Revenue Growth That Is Not Producing Cash
Trailing twelve-month revenue of $12.43 billion reflects 14.4% year-over-year growth. The margin math immediately undercuts that. Gross margin sits at 13.3%, thin for a commodity business where pricing moves in cycles. Free cash flow for the trailing period was negative $290 million. Mosaic grew the top line while burning cash — and the number that determines financial durability is the second one.
The combination of thin margins, negative FCF, and a segment with no forward volume guidance is the structural problem. The guidance withdrawal makes any recovery judgment harder, not easier.
What the Multiple Does Not Resolve
At $22.51, Mosaic trades at a forward P/E of 11.5x against a consensus analyst price target of approximately $26.98. BMO Capital Markets maintained its rating on MOS after Q1 but lowered its price target to $31.00. The sell-side, broadly, is not recommending exits. But the BMO cut is instructive: maintaining a rating while cutting the target is how a bank signals that the prior number can no longer be defended without abandoning coverage.
A forward P/E of 11.5x looks cheap, and in a normalized fertilizer environment it probably is. The problem is that forward P/E requires reliable earnings estimates, and withdrawn guidance erodes those estimates at the base. The multiple is only as good as the numbers behind it. Right now, those numbers are unverifiable.
What Changes the Thesis
One insider transaction sits alongside this picture. CEO Bruce Bodine exercised options for 13,704 shares and 5,780 shares on March 9, 2026, alongside a tax-withholding disposition of 7,668 shares at $26.92 per share, roughly $206,000. Option exercises from scheduled grants carry less informational weight than open-market purchases. The accompanying tax sale mutes any directional read further. The transaction is routine, not a bullish commitment at a price Mosaic has since moved well below.

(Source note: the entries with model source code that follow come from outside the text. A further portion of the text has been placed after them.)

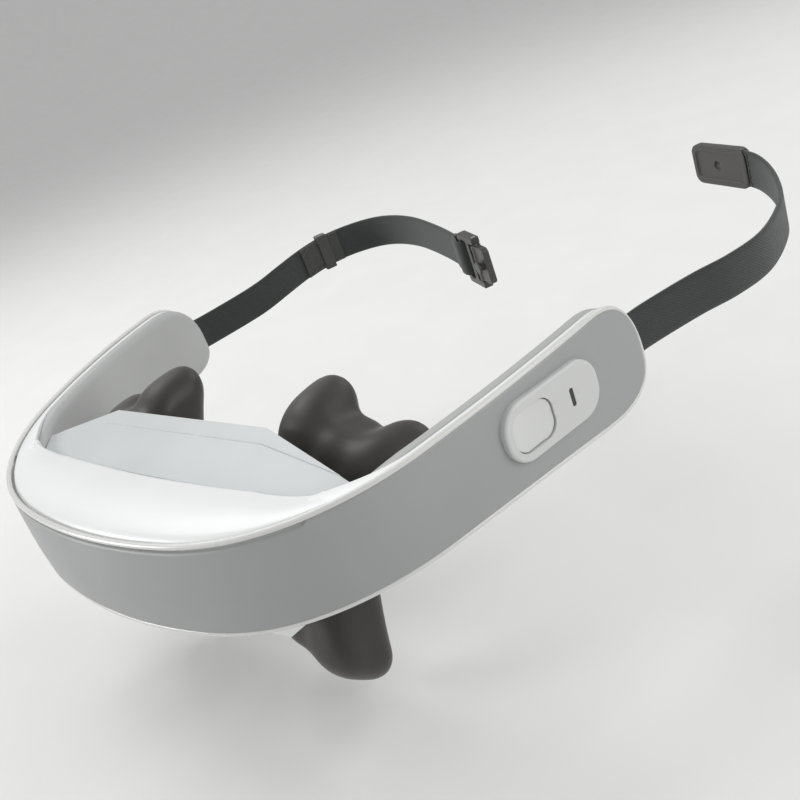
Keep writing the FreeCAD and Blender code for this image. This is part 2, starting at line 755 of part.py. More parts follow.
def end_fold():
    """The strap's end folded round the buckle frame's bar, as two layers that meet behind it."""
    outer = [(-9, 0.7), (-1, 2.95), (3.4, 2.95), (3.95, 2.4), (3.95, -2.4), (3.4, -2.95), (-1, -2.95), (-9, -0.7)]
    inner = [(-3.5, 0.9), (-0.4, 1.53), (2.53, 1.53), (2.53, -1.53), (-0.4, -1.53), (-3.5, -0.9)]
    solids = []
    for points in (outer, inner):
        flat = [Vector(x, -STRAP_WIDTH / 2, z) for x, z in points]
        solids.append(prism(flat, Vector(0, STRAP_WIDTH, 0)))
    return solids[0].cut(solids[1])


def frame_at(curve, share):
    """Frame on a strap: +X along it, +Y up, +Z outwards from its face."""
    u = curve.FirstParameter + (curve.LastParameter - curve.FirstParameter) * share
    tangent = curve.tangent(u)[0]
    along = Vector(tangent.x, tangent.y, 0).normalize()
    outward = along.cross(Vector(0, 0, 1))
    return Placement(curve.value(u), Rotation(along, Vector(0, 0, 1), outward, "XYZ"))


def strap_clamp(side):
    """The clamp inside an arm's tip that the strap's end is sewn into."""
    centre = tip_anchor(side)
    body = box(centre.x - 1.5, centre.x + 1.5, centre.y - 5, centre.y + 4, centre.z - 6.9, centre.z + 6.9)
    wall = STRAP_THICK / 2 + 0.05
    half = STRAP_WIDTH / 2 + 0.05
    return body.cut(box(centre.x - wall, centre.x + wall, centre.y, centre.y + 9, centre.z - half, centre.z + half))


def buckle_frame():
    """The frame at the left strap's end: a window for the webbing and a hinge bar."""
    plate = rounded_plate(11.0, 18.0, 1.5, -1.5, 1.5, 5.5, 0)
    window = rounded_plate(4.2, 13.6, 0.9, -3, 3, 4.6, 0)
    ears = box(9.4, 13.2, 6.6, 9.0, -1.5, 1.5).fuse(box(9.4, 13.2, -9.0, -6.6, -1.5, 1.5))
    frame = plate.cut(window).cut(box(9.2, 14, -6.6, 6.6, -3, 3)).fuse(ears)
    bar = Part.makeCylinder(0.8, 20, Vector(12.0, -10, 0), Vector(0, 1, 0))
    return frame.cut(bar)


def buckle_pin():
    """The steel pin of the buckle's hook plate."""
    return Part.makeCylinder(0.8, 18, Vector(12.0, -9, 0), Vector(0, 1, 0))


def hook_plate():
    """The hook plate that swings on the pin, with the hole that takes the tab's stud."""
    plate = rounded_plate(8.4, 12.6, 1.6, -1.1, 1.1, 15.6, 0)
    barrel = Part.makeCylinder(1.7, 12.6, Vector(12.0, -6.3, 0), Vector(0, 1, 0))
    bore = Part.makeCylinder(0.8 + RUNNING, 20, Vector(12.0, -10, 0), Vector(0, 1, 0))
    knob = rod(16.4, 0, 1.1, 2.4, 1.5).fuse(rod(16.4, 0, 2.4, 3.2, 2.2))
    return plate.fuse(barrel).cut(bore).fuse(knob).removeSplitter()


def end_tab():
    """The moulded tab on the right strap's end, with a rim and its round hole."""
    body = rounded_plate(TAB_LENGTH, 13.8, 3.4, -1.5, 1.5, TAB_LENGTH / 2 - 3.0, 0)
    recess = rounded_plate(TAB_LENGTH - 4.0, 10.0, 2.2, -3.0, -0.9, TAB_LENGTH / 2 - 3.0, 0)
    return body.cut(recess).cut(rod(TAB_HOLE_X, 0, -4, 4, TAB_HOLE_RADIUS))


def keeper():
    """The sewn doubler and moulded keeper loop round the left strap."""
    half = STRAP_WIDTH / 2
    thick = STRAP_THICK / 2
    ring = box(-2.2, 2.2, -half - 0.9, half + 0.9, -thick - 1.0, thick + 2.0)
    return ring.cut(box(-4, 4, -half - 0.15, half + 0.15, -thick - 0.15, thick + 1.15))


# ---------------------------------------------------------------- build

def build_band():
    trim = edge_trim()
    save("edge_trim", trim)
    save("outer_shell", outer_shell(trim))
    save("mid_frame", mid_frame())
    save("inner_liner", inner_liner())


def build_housing():
    rear, dome, facing, bottom = housing_pieces()
    save("face_plate", face_plate(rear))
    save("dome_cover", dome)
    save("facing_cover", facing)
    save("bottom_cover", bottom.cut(port_opening()))
    save("charge_port", charge_port())
    save("port_board", port_board())


def build_heads():
    core = claw_core()
    right = {"claw_core": core, "claw_pad": claw_pad(core), "head_shaft": head_shaft(),
             "shaft_bushes": shaft_bushes()}
    for name, shape in right.items():
        piece = placed(shape, HEAD_FRAME)
        save(name + "_right", piece)
        save(name + "_left", mirrored(piece))


def build_drive():
    pieces = {"head_gear_right": head_gear(1), "head_gear_left": head_gear(-1), "drive_gear": train_gear(1),
              "idler_gear": train_gear(-1), "motor_rotor": motor_rotor(), "idler_pin": idler_pin(),
              "motor": motor_can(), "main_board": main_board()}
    for name, shape in pieces.items():
        save(name, placed(shape, HEAD_FRAME))
    save("motor_plate", motor_plate())
    save("drive_screws", drive_screws())


def build_controls():
    save("battery_cell", curved_cell())
    pieces = {"control_panel": control_panel(), "power_button": power_button(),
              "tact_switch": tact_switch(), "light_pipe": light_pipe(), "control_board": control_board()}
    for name, shape in pieces.items():
        save(name, placed(shape, PANEL))


def build_straps():
    right_path = strap_path(RIGHT_ROUTE)
    left_path = strap_path(LEFT_ROUTE)
    buckle = frame_at(left_path, 1.0)
    right = ribbon(right_path, 0.0, 1.0, STRAP_WIDTH, STRAP_THICK, STRAP_STATIONS)
    left = ribbon(left_path, 0.0, 0.985, STRAP_WIDTH, STRAP_THICK, STRAP_STATIONS)
    left = left.fuse(placed(end_fold(), buckle))
    save("strap_right", right)
    save("strap_left", left)
    save("strap_clamp_right", strap_clamp(1).cut(right))
    save("strap_clamp_left", strap_clamp(-1).cut(left))
    save("end_tab", placed(end_tab(), frame_at(right_path, 1.0)).cut(right))
    save("buckle_frame", placed(buckle_frame(), buckle).cut(left))
    save("buckle_pin", placed(buckle_pin(), buckle))
    save("hook_plate", placed(hook_plate(), buckle))
    save("strap_keeper", placed(keeper(), frame_at(left_path, KEEPER_SHARE)).cut(left))


os.makedirs("parts", exist_ok=True)
build_band()
build_housing()
build_heads()
build_drive()
build_controls()
build_straps()
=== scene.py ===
import math

import bmesh
import bpy
import numpy as np
from mathutils import Matrix, Vector


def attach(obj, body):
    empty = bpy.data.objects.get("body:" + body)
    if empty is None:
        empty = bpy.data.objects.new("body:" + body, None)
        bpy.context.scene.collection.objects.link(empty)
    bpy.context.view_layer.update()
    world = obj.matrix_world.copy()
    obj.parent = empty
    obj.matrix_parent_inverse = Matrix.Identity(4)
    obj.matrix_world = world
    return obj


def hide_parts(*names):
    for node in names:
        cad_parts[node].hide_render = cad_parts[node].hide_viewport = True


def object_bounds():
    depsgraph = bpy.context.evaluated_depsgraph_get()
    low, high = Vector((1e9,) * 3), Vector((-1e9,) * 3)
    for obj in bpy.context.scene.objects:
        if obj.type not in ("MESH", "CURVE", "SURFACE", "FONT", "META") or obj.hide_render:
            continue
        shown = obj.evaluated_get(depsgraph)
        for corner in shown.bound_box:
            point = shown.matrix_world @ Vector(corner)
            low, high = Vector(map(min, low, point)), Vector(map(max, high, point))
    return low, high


# Eye massager mask: the looks. Lengths are in millimetres until a mesh is made, then in metres.
MM = 0.001

# Meshes: how near points are welded, and the angles between faces that count as flat and as an edge.
WELD = 1e-6
FLAT_ANGLE = math.radians(1.5)
EDGE_ANGLE = math.radians(28)

# Band, as in the CAD part: arcs in plan from the front centre to a tip, as (radius, turn in degrees).
BAND_ARCS = ((195.0, 10.0), (85.0, 10.5), (63.0, 50.0), (240.0, 17.55))
FRONT_HEIGHT = 26.8
ARM_RISE = (22.8, -15.8)
HEIGHT_CHANGE = (-0.296, 0.496)
TIP_TOP_ROUND = 16.9
TIP_BOTTOM_ROUND = 20.5
TIP_LEVEL = -0.19
TIP_POWER = 2.3
TIP_SPINE = 14.0

# Loops of a band layer. Its faces are loops scaled about their middle: an inset fades out below INSET_FROM,
# and a widened top starts at WIDEN_FROM. Stations along the rim are (start, end, count).
FACE_SCALES = (0.0, 0.3, 0.6, 0.8, 0.92)
INSET_FROM = 0.35
WIDEN_FROM = 0.6
ROUND_STEPS = 5
TIP_STEPS = 12
RIM_STATIONS = ((0, 68, 32), (69, 78, 19), (80, 150, 36))
LAST_STATIONS = 7

# The front of the rim, where each layer's top steps down for the dome: up to SPLIT along the band, and
# from there over a fade. WEDGE is the long fade, of the liner's step and of the strip's widening.
SPLIT = 73.0
WEDGE = 30.0
SHORT_FADE = 2.0

# Layers of the band, as depths in from its outer face.
SHELL_DEPTHS = (0.0, 2.9)
STRIP_DEPTHS = (2.45, 4.0)
LINER_DEPTHS = (4.25, 8.8)

# Piping round the rim: how far in from the outline and the outer face its middle lies, and its half sizes.
PIPING_INSET = 0.08
PIPING_DEPTH = 1.15
PIPING_UP = 0.72
PIPING_ACROSS = 0.78
PIPING_SIDES = 14

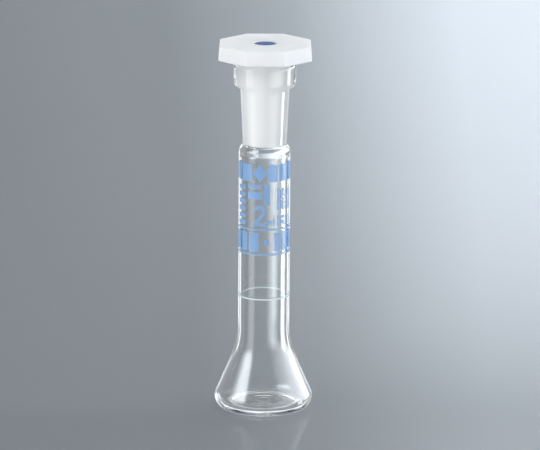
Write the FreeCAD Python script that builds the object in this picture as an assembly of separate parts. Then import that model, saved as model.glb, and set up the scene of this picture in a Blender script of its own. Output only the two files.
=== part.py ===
import FreeCAD, Part
import math
import os

# Volumetric flask of 2 ml with a conical body, a 7/16 ground socket and a plastic stopper.
# Millimetres, +Z up. The origin is on the axis, at the surface that the foot stands on.
# Angles round the axis are in degrees towards +X, from -Y for the head of the stopper, and
# from PRINT_TURN past -Y for the print.

Vector = FreeCAD.Vector
ORIGIN = Vector(0, 0, 0)
UP = Vector(0, 0, 1)

# Conical body
BODY_R = 9.2
HEEL_R = 2.1
CONE_ANGLE = 23.0
FOOT_INNER_R = 6.1
FOOT_R = 0.4
PUNT_HEIGHT = 0.3
PUNT_SLOPE = 0.8
PUNT_R = 1.5
FLOOR_THICKNESS = 1.15
BODY_WALL = 0.92
MOULD_RING_RADII = (1.3, 2.7, 4.1)
MOULD_RING_WIDTH = 0.5
MOULD_RING_HEIGHT = 0.08

# Neck and its shoulder
NECK_R = 4.84
NECK_WALL = 0.73
NECK_FLARE_R = 14.0
SHOULDER_BASE_Z = 49.3
SHOULDER_TOP_Z = 50.9
SHOULDER_R = 1.3
SHOULDER_HOLLOW_R = 0.6
SHOULDER_SLOPE = 1.0
BORE_TOP_R = 1.2
BORE_TOP_DROP = 0.2

# Ground socket: 7.5 mm at the mouth, 16 mm long, 1 mm in 10 on the diameter
SOCKET_MOUTH_R = 3.75
SOCKET_LENGTH = 16.0
SOCKET_TAPER = 0.05
SOCKET_WALL = 1.1
SOCKET_BASE_R = 0.3
RIM_Z = 66.7

# Thick rim bead round the mouth
BEAD_R = 5.85
BEAD_BASE_Z = 61.9
BEAD_LOWER_R = 1.2
BEAD_LOWER_RISE = 0.3
BEAD_UPPER_R = 0.9
BEAD_ROOT_R = 0.4
MOUTH_R = 0.4

# Stopper
HEAD_ACROSS_FLATS = 17.4
HEAD_BASE_Z = 67.5
HEAD_TOP_Z = 70.3
HEAD_SIDES = 8
HEAD_DRAFT = 0.2
HEAD_CHAMFER = 0.2
HEAD_LOWER_CHAMFER = 0.2
HEAD_CORNER_R = 0.35
SHANK_CLEARANCE = 0.03
SHANK_TIP_Z = 50.95
SHANK_TIP_R = 0.25
SHANK_ROOT = 0.5
SHANK_WALL = 1.05
SHANK_HOLLOW_TOP_Z = 67.9
SHANK_HOLLOW_R = 0.5
DISC_R = 2.1
DISC_THICKNESS = 0.8
DISC_RECESS = 0.2
DISC_CROWN = 0.05
DISC_WELL_R = 2.2
CUT_MARGIN = 1.0

# Fired enamel marks
ENAMEL_PROUD = 0.04
ENAMEL_BITE = 0.01
PRINT_TURN = 3.5
GRADUATION_Z = 22.0
GRADUATION_WIDTH = 0.25
RULE_WIDTH = 0.28
RULE_UPPER_Z = 35.5
RULE_LOWER_Z = 30.7
RULE_SPAN = 96.0
HEADER_Z = (44.7, 48.0)
FINE_Z = (43.4, 44.2)
CLASS_BAR_Z = (41.3, 42.8)
CLASS_POST_Z = (40.3, 44.2)
CODE_Z = (31.3, 34.9)
TEXT_BASE_Z = 36.2
NUMERAL_HEIGHT = 4.0
NUMERAL_STROKE = 0.62
NUMERAL_ANGLE = -14
UNIT_HEIGHT = 1.5
UNIT_STROKE = 0.26
UNIT_M_ANGLE = 8
UNIT_L_ANGLE = 17
SIDE_PITCH = 1.36
SIDE_BAR_HEIGHT = 0.8
DATA_PITCH = 7.5
DATA_DASH = 4.0
DATA_BREAK = 0.24
DATA_STAGGER = 0.3
DATA_GROUPS_Z = ((36.3, 38.2), (39.2, 43.4))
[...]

Three things could change the picture near-term: restoration of phosphate guidance with credible volume targets, free cash flow turning positive, or a sustained move in fertilizer pricing that frames the guidance withdrawal as a timing call rather than a structural break. Without those, the recent record — Q4 miss, Q1 net loss, negative FCF, and no forward volume guidance — points where the stock has already gone.
The $26.98 consensus target was set before the guidance was withdrawn. It may not yet account for a Q1 loss with no forward volume commitment. Run the free The Mosaic Company deep-dive →
Basis Report does not hold positions in securities discussed. This is not investment advice.
Frequently Asked Questions
Why did Mosaic withdraw its 2026 phosphate guidance?
Mosaic withdrew full-year 2026 phosphate production guidance in a May 11, 2026 8-K filing that also disclosed a Q1 net loss. The company did not provide a replacement timeline, leaving analysts without a volume figure for the core segment. A net loss and pulled guidance arriving together, at the start of the fiscal year, points to a structural visibility problem — not a seasonal one.
Is MOS stock a buy after the Q1 2026 results?
MOS trades at $22.51, a forward P/E of 11.5x, and roughly 16% below the $26.98 consensus analyst price target. BMO Capital Markets maintained its rating but cut its target to $31 after Q1. The 11.5x multiple must be set against negative trailing free cash flow of $290 million and withdrawn guidance. Without forward volume estimates, earnings models rest on assumptions.
What is Mosaic Company's free cash flow?
On a trailing twelve-month basis, Mosaic generated negative $290 million in free cash flow, alongside a gross margin of 13.3%. Revenue over the same period was $12.43 billion, reflecting 14.4% year-over-year growth — growth that has not yet translated into positive cash generation.
Why is Mosaic stock hitting 5-year lows?
MOS shares fell to 5-year lows after Mosaic reported a Q1 2026 net loss and simultaneously withdrew full-year phosphate production guidance. This followed a significant Q4 2025 EPS miss of $0.22 versus a $0.44 consensus estimate, a 50% shortfall that now looks like part of a deteriorating quarter-to-quarter pattern.
What did BMO Capital Markets say about Mosaic stock?
BMO Capital Markets maintained its rating on MOS following the Q1 2026 results but lowered its price target to $31.00, down from a higher prior target. The maintained rating means BMO is not recommending an exit, but the target cut reflects that the prior valuation case could not be defended after a net loss and guidance withdrawal.